--- TASK TO CARRY OUT ---
Give again only the lines beginning with the one that contains "with BuildPart() as" and ending with the one that contains "if obj.type not"; include both of those lines.

[EXTRACTED DATA start]

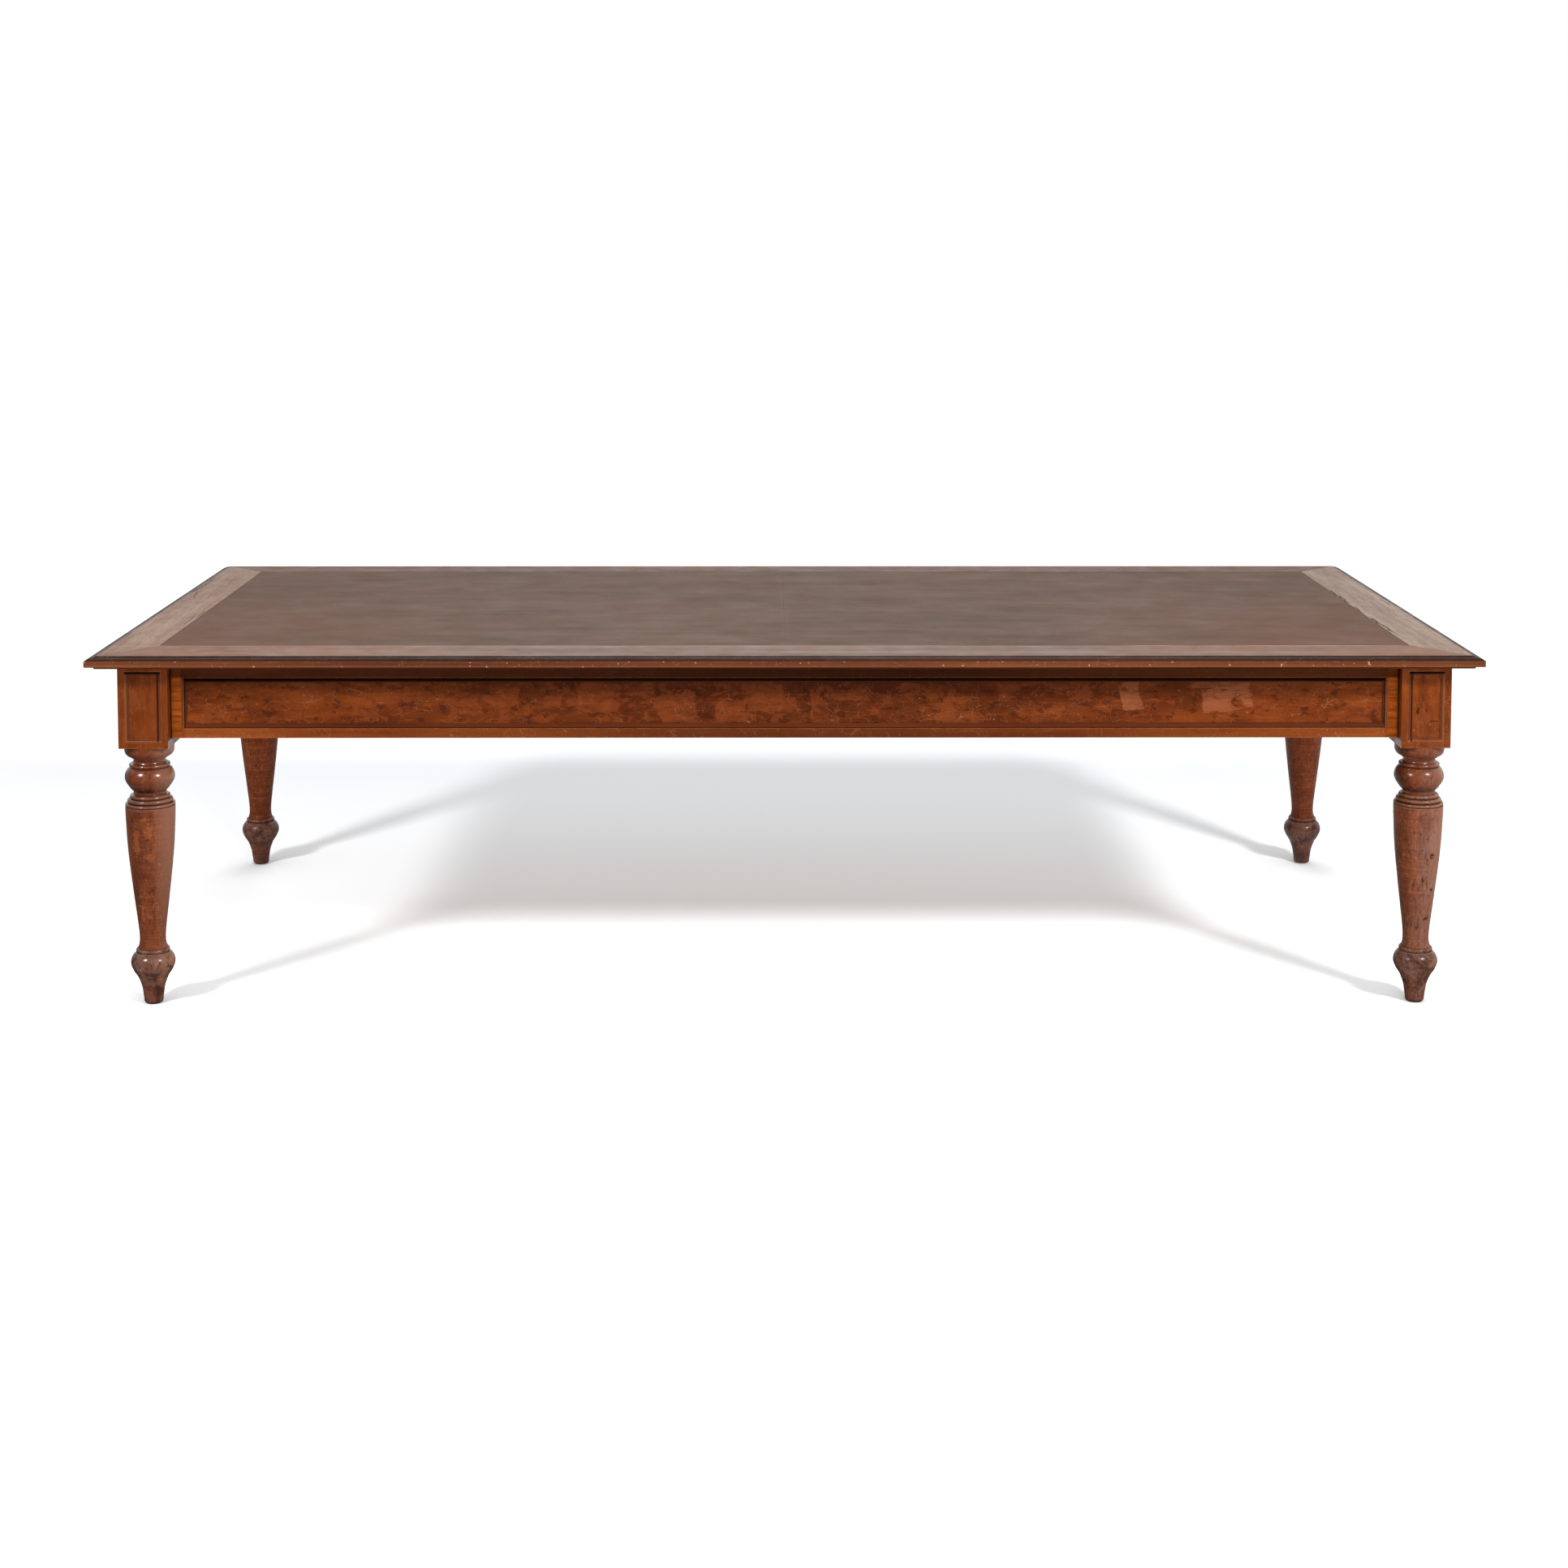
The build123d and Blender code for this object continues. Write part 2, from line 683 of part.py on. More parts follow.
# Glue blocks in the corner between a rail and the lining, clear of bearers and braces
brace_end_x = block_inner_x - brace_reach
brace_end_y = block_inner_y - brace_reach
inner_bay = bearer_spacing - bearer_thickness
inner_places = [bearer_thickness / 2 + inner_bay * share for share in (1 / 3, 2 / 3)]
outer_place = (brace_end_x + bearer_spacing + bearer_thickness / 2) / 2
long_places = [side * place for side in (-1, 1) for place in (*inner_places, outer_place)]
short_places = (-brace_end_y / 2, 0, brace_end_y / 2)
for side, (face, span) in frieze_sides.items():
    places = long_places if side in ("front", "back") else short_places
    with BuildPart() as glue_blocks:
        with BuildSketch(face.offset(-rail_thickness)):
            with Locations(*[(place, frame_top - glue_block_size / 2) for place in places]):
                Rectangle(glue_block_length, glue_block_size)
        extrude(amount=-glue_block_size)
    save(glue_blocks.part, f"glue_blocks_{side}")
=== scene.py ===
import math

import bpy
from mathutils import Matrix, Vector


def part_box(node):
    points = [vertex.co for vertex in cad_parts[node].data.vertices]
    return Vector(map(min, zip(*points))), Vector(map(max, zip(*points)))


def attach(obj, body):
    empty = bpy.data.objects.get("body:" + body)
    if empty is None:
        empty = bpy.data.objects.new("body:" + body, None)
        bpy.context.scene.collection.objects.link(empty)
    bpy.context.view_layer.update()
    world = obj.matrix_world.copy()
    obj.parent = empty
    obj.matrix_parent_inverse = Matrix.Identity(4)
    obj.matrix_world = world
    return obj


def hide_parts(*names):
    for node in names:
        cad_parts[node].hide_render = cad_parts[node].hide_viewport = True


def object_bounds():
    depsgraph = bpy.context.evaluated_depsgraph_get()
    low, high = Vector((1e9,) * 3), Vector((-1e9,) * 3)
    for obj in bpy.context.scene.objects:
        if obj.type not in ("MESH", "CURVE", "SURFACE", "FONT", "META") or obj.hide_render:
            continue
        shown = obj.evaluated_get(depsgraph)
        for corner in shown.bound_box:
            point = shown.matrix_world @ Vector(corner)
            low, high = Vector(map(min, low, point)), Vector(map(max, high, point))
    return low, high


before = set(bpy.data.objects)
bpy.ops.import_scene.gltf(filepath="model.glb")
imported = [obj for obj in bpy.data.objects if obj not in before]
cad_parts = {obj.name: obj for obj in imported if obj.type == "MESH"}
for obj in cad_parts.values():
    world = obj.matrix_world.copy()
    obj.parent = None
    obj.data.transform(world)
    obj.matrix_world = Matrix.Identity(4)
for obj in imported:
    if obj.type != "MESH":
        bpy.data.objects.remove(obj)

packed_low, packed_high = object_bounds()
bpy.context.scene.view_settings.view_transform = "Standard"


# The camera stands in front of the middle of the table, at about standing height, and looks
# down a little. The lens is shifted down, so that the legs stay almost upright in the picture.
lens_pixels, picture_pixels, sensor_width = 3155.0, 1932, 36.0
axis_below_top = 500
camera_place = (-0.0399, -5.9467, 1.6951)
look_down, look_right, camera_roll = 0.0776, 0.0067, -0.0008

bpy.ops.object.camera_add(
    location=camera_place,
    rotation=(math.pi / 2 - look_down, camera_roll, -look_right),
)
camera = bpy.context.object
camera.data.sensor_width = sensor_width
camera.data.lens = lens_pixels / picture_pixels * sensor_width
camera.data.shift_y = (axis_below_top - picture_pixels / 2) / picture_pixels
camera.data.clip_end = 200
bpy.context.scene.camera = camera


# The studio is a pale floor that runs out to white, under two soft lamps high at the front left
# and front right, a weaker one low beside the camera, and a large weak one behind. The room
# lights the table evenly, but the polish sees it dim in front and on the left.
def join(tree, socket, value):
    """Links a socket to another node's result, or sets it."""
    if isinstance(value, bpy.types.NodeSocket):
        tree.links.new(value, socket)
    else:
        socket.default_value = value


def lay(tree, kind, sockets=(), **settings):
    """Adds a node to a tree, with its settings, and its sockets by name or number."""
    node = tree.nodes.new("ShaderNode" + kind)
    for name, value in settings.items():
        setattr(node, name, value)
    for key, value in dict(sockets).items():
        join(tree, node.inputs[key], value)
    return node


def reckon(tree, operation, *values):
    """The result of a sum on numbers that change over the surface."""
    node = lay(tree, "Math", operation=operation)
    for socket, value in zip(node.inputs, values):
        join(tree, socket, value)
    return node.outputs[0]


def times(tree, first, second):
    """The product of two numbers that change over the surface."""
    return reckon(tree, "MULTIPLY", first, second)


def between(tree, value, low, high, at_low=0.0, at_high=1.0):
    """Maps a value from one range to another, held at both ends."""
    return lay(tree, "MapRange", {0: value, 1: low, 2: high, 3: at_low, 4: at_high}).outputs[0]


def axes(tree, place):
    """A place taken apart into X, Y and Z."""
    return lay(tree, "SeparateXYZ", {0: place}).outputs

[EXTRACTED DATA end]
[EXTRACTED DATA start]

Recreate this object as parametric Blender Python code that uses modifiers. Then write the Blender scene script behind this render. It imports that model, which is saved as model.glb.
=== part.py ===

[EXTRACTED DATA end]
[EXTRACTED DATA start]

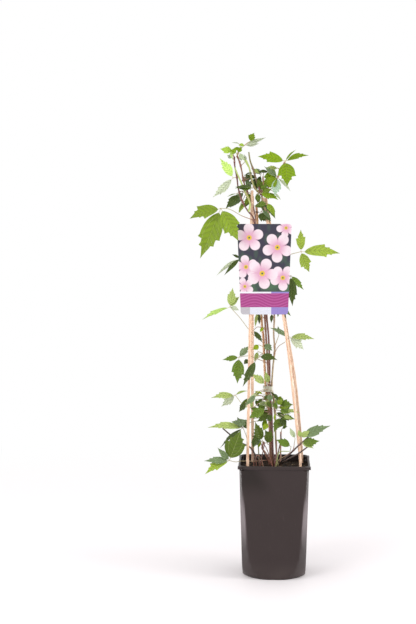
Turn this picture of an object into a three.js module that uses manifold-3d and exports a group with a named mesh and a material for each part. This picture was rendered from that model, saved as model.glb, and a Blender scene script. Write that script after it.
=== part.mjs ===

[EXTRACTED DATA end]

--- CORRECT RESPONSE ---
    with BuildPart() as glue_blocks:
        with BuildSketch(face.offset(-rail_thickness)):
            with Locations(*[(place, frame_top - glue_block_size / 2) for place in places]):
                Rectangle(glue_block_length, glue_block_size)
        extrude(amount=-glue_block_size)
    save(glue_blocks.part, f"glue_blocks_{side}")
=== scene.py ===
import math

import bpy
from mathutils import Matrix, Vector


def part_box(node):
    points = [vertex.co for vertex in cad_parts[node].data.vertices]
    return Vector(map(min, zip(*points))), Vector(map(max, zip(*points)))


def attach(obj, body):
    empty = bpy.data.objects.get("body:" + body)
    if empty is None:
        empty = bpy.data.objects.new("body:" + body, None)
        bpy.context.scene.collection.objects.link(empty)
    bpy.context.view_layer.update()
    world = obj.matrix_world.copy()
    obj.parent = empty
    obj.matrix_parent_inverse = Matrix.Identity(4)
    obj.matrix_world = world
    return obj


def hide_parts(*names):
    for node in names:
        cad_parts[node].hide_render = cad_parts[node].hide_viewport = True


def object_bounds():
    depsgraph = bpy.context.evaluated_depsgraph_get()
    low, high = Vector((1e9,) * 3), Vector((-1e9,) * 3)
    for obj in bpy.context.scene.objects:
        if obj.type not in ("MESH", "CURVE", "SURFACE", "FONT", "META") or obj.hide_render:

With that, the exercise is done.